- [Given task] Extract the complete listing and repeat it word for word.

- [Source excerpt]

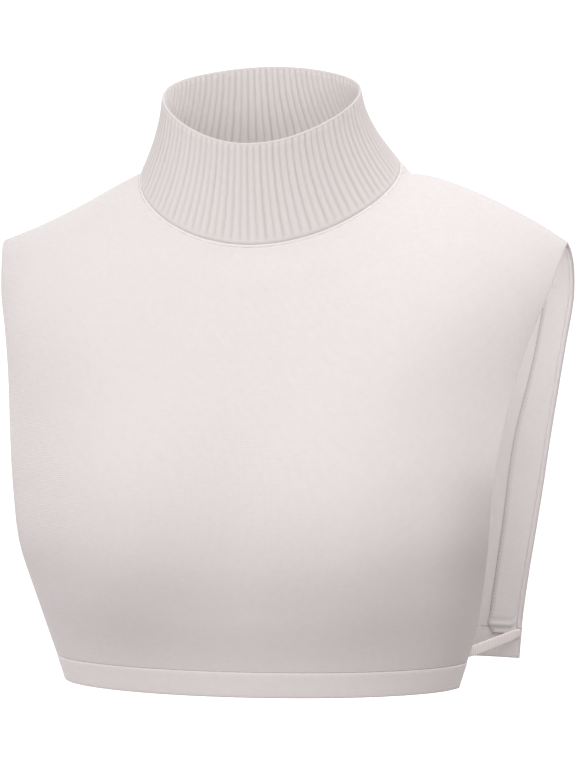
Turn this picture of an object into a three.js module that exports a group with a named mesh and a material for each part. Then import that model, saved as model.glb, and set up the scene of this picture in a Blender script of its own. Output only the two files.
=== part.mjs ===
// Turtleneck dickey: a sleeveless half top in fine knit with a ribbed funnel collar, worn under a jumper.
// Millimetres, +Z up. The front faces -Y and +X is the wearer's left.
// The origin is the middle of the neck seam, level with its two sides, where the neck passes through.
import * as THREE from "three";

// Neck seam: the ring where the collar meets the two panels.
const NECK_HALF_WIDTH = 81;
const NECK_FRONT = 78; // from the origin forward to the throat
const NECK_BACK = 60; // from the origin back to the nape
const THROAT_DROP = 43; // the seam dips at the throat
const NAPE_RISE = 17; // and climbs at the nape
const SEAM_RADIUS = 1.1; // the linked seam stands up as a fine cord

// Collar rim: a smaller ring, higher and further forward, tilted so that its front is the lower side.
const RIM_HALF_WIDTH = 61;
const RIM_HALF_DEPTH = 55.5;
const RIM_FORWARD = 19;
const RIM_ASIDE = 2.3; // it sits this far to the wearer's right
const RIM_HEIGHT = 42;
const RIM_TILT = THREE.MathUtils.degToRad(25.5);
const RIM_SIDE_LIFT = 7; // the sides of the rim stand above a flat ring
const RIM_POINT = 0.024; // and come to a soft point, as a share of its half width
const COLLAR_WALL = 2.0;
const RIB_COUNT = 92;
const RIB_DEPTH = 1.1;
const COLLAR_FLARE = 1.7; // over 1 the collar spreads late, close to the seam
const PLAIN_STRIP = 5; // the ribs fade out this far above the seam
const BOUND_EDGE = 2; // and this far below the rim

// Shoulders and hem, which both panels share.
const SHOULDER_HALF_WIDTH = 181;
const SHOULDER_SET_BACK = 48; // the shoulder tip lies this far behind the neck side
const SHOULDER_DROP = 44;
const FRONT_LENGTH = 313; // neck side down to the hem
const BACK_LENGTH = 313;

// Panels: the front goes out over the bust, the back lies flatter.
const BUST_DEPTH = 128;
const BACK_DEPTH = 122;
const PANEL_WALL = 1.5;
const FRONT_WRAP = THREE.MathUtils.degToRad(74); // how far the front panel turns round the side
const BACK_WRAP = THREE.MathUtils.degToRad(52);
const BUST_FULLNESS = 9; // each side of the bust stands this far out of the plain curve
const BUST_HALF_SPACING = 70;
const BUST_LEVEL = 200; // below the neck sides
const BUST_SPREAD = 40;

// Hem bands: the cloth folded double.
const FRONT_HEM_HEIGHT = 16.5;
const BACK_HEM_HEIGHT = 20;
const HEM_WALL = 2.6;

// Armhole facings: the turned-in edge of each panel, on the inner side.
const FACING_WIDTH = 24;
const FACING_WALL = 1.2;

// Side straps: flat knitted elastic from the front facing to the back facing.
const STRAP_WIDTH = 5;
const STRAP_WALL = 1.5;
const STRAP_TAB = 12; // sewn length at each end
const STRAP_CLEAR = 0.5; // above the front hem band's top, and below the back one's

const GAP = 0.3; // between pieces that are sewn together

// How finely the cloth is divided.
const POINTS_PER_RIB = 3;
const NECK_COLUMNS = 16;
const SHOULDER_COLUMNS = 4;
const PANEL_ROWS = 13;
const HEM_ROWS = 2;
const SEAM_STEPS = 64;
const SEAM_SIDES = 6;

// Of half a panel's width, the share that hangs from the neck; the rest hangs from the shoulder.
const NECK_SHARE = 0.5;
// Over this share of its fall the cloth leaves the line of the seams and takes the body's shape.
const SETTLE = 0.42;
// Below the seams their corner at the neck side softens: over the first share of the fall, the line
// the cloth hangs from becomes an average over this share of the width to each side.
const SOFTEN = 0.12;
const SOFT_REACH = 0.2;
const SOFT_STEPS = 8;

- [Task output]
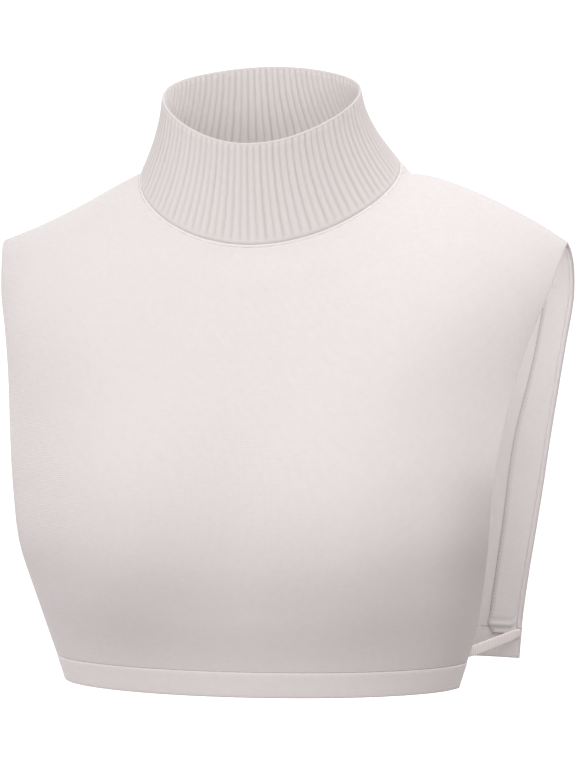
Turn this picture of an object into a three.js module that exports a group with a named mesh and a material for each part. Then import that model, saved as model.glb, and set up the scene of this picture in a Blender script of its own. Output only the two files.
=== part.mjs ===
// Turtleneck dickey: a sleeveless half top in fine knit with a ribbed funnel collar, worn under a jumper.
// Millimetres, +Z up. The front faces -Y and +X is the wearer's left.
// The origin is the middle of the neck seam, level with its two sides, where the neck passes through.
import * as THREE from "three";

// Neck seam: the ring where the collar meets the two panels.
const NECK_HALF_WIDTH = 81;
const NECK_FRONT = 78; // from the origin forward to the throat
const NECK_BACK = 60; // from the origin back to the nape
const THROAT_DROP = 43; // the seam dips at the throat
const NAPE_RISE = 17; // and climbs at the nape
const SEAM_RADIUS = 1.1; // the linked seam stands up as a fine cord

// Collar rim: a smaller ring, higher and further forward, tilted so that its front is the lower side.
const RIM_HALF_WIDTH = 61;
const RIM_HALF_DEPTH = 55.5;
const RIM_FORWARD = 19;
const RIM_ASIDE = 2.3; // it sits this far to the wearer's right
const RIM_HEIGHT = 42;
const RIM_TILT = THREE.MathUtils.degToRad(25.5);
const RIM_SIDE_LIFT = 7; // the sides of the rim stand above a flat ring
const RIM_POINT = 0.024; // and come to a soft point, as a share of its half width
const COLLAR_WALL = 2.0;
const RIB_COUNT = 92;
const RIB_DEPTH = 1.1;
const COLLAR_FLARE = 1.7; // over 1 the collar spreads late, close to the seam
const PLAIN_STRIP = 5; // the ribs fade out this far above the seam
const BOUND_EDGE = 2; // and this far below the rim

// Shoulders and hem, which both panels share.
const SHOULDER_HALF_WIDTH = 181;
const SHOULDER_SET_BACK = 48; // the shoulder tip lies this far behind the neck side
const SHOULDER_DROP = 44;
const FRONT_LENGTH = 313; // neck side down to the hem
const BACK_LENGTH = 313;

// Panels: the front goes out over the bust, the back lies flatter.
const BUST_DEPTH = 128;
const BACK_DEPTH = 122;
const PANEL_WALL = 1.5;
const FRONT_WRAP = THREE.MathUtils.degToRad(74); // how far the front panel turns round the side
const BACK_WRAP = THREE.MathUtils.degToRad(52);
const BUST_FULLNESS = 9; // each side of the bust stands this far out of the plain curve
const BUST_HALF_SPACING = 70;
const BUST_LEVEL = 200; // below the neck sides
const BUST_SPREAD = 40;

// Hem bands: the cloth folded double.
const FRONT_HEM_HEIGHT = 16.5;
const BACK_HEM_HEIGHT = 20;
const HEM_WALL = 2.6;

// Armhole facings: the turned-in edge of each panel, on the inner side.
const FACING_WIDTH = 24;
const FACING_WALL = 1.2;

// Side straps: flat knitted elastic from the front facing to the back facing.
const STRAP_WIDTH = 5;
const STRAP_WALL = 1.5;
const STRAP_TAB = 12; // sewn length at each end
const STRAP_CLEAR = 0.5; // above the front hem band's top, and below the back one's

const GAP = 0.3; // between pieces that are sewn together

// How finely the cloth is divided.
const POINTS_PER_RIB = 3;
const NECK_COLUMNS = 16;
const SHOULDER_COLUMNS = 4;
const PANEL_ROWS = 13;
const HEM_ROWS = 2;
const SEAM_STEPS = 64;
const SEAM_SIDES = 6;

// Of half a panel's width, the share that hangs from the neck; the rest hangs from the shoulder.
const NECK_SHARE = 0.5;
// Over this share of its fall the cloth leaves the line of the seams and takes the body's shape.
const SETTLE = 0.42;
// Below the seams their corner at the neck side softens: over the first share of the fall, the line
// the cloth hangs from becomes an average over this share of the width to each side.
const SOFTEN = 0.12;
const SOFT_REACH = 0.2;
const SOFT_STEPS = 8;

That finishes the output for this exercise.